Interested in learning auto upholstery? Harry Weimann, director of operations at WyoTech’s campus in Blairsville, Pa., provides an in-depth look at the trade school’s auto upholstery program in the May 2014 issue of Performance & Hotrod Business magazine.
The program, available at WyoTech’s Blairsville and Laramie campuses, is part of a nine-month course of study during which students select a six-month core program — such as “Automotive Technology,” “Diesel Technology” or “Collision/Refinishing Technology” — and follow it with the three-month elective “Trim and Upholstery Technology.”
During the upholstery segment of the program, students are taught the fundamentals of sewing machine operation and maintenance, how to measure and cut material, sewing a wide range of seams, seat cover patterning, carpet binding, door panel design, convertible top and vinyl top installation, one-piece and bow headliner repair, etc.
The icing on the cake is the level of professionalism the program instills in students. Weimann explains:
The students attend school five days a week, eight hours a day for nine months. The reasoning for this type of intense school structure and compressed program is to get students into school, complete a 1,500-hour program, and graduate and pursue their career. The eight-hour class day simulates the workday students will experience once they graduate.
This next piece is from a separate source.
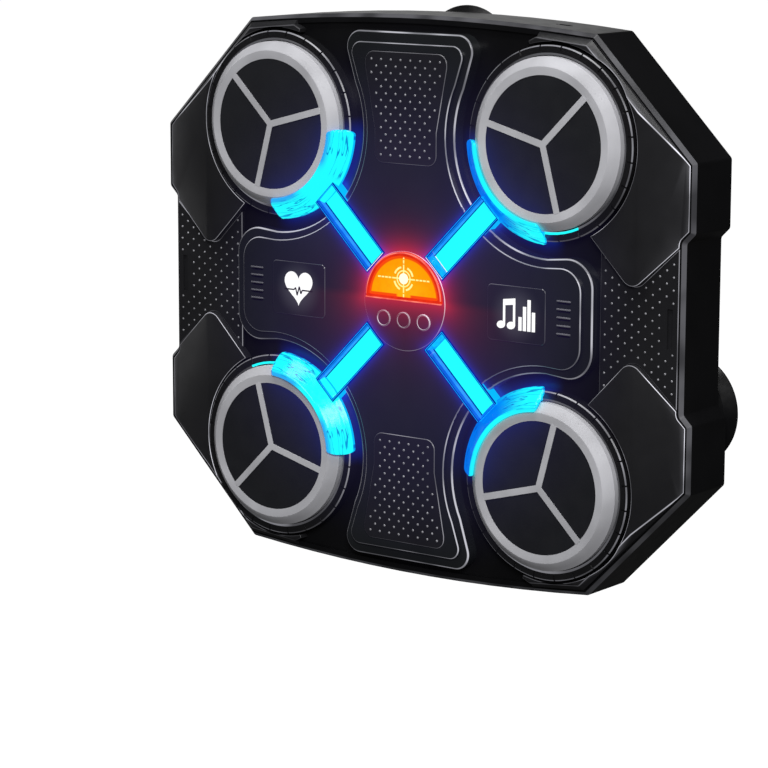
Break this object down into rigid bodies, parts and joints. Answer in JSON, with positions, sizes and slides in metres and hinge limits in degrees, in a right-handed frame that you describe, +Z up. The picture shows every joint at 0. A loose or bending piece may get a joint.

Another reason this school is so unique is its strict professionalism policy. Each phase of the program is made up of a six-week block. During the six-week block, a student cannot miss more than 25 hours or they can’t continue to attend school. This attendance policy helps WyoTech groom students to meet employer’s expectations — professional, trained, punctual and dependable employees. Our job at the campus is to convey this to each student and help them be successful in the workplace. The other requirements of the professionalism policy are shaving daily, clean uniforms with shirts tucked in, work boots and the use of professional language. The professionalism policy is a key factor in the success of students entering the workforce.
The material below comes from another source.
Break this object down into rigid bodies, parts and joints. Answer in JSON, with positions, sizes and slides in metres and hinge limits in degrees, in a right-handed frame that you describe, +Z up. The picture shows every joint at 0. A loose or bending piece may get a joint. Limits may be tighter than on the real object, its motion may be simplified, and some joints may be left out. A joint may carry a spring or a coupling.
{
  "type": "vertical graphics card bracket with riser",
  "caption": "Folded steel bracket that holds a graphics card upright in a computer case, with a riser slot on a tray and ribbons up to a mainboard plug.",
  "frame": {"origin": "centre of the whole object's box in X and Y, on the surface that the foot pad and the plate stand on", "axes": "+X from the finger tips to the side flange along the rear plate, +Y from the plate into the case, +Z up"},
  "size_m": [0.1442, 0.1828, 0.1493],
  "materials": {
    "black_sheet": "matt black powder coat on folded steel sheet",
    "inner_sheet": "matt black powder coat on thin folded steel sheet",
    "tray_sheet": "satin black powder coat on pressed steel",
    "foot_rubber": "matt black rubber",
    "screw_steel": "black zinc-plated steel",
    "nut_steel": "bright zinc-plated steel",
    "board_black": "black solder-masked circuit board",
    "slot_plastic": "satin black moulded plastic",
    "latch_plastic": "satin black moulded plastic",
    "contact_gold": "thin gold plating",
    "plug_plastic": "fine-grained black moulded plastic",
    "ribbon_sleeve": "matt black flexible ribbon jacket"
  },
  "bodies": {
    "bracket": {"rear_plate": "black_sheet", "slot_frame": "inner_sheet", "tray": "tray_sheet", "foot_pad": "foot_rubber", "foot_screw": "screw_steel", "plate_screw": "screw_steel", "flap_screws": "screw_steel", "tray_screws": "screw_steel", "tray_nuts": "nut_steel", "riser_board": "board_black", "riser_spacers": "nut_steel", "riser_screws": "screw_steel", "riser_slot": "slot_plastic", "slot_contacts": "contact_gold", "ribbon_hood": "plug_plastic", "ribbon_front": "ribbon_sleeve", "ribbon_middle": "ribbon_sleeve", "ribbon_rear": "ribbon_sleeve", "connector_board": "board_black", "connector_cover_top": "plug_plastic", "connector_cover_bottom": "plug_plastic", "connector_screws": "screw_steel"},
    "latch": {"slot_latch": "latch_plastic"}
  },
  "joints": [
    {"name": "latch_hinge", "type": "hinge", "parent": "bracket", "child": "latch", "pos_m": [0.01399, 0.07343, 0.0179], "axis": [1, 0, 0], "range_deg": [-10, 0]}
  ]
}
Of course, three months is hardly enough time to master the craft of auto upholstery — but that’s not the goal. “What WyoTech’s Trim and Upholstery Technology program is designed to do is to provide a well-rounded, entry-level student employee who can work in the industry,” writes Weimann.
Once students graduate, WyoTech’s Career Services Department helps them meet potential employers who may be willing to take them on as trainees or apprentices.
“Catching that next rising star can be a difficult task,” writes Weimann, “but WyoTech is helping the industry by providing training to students to help them to become those next rising stars.”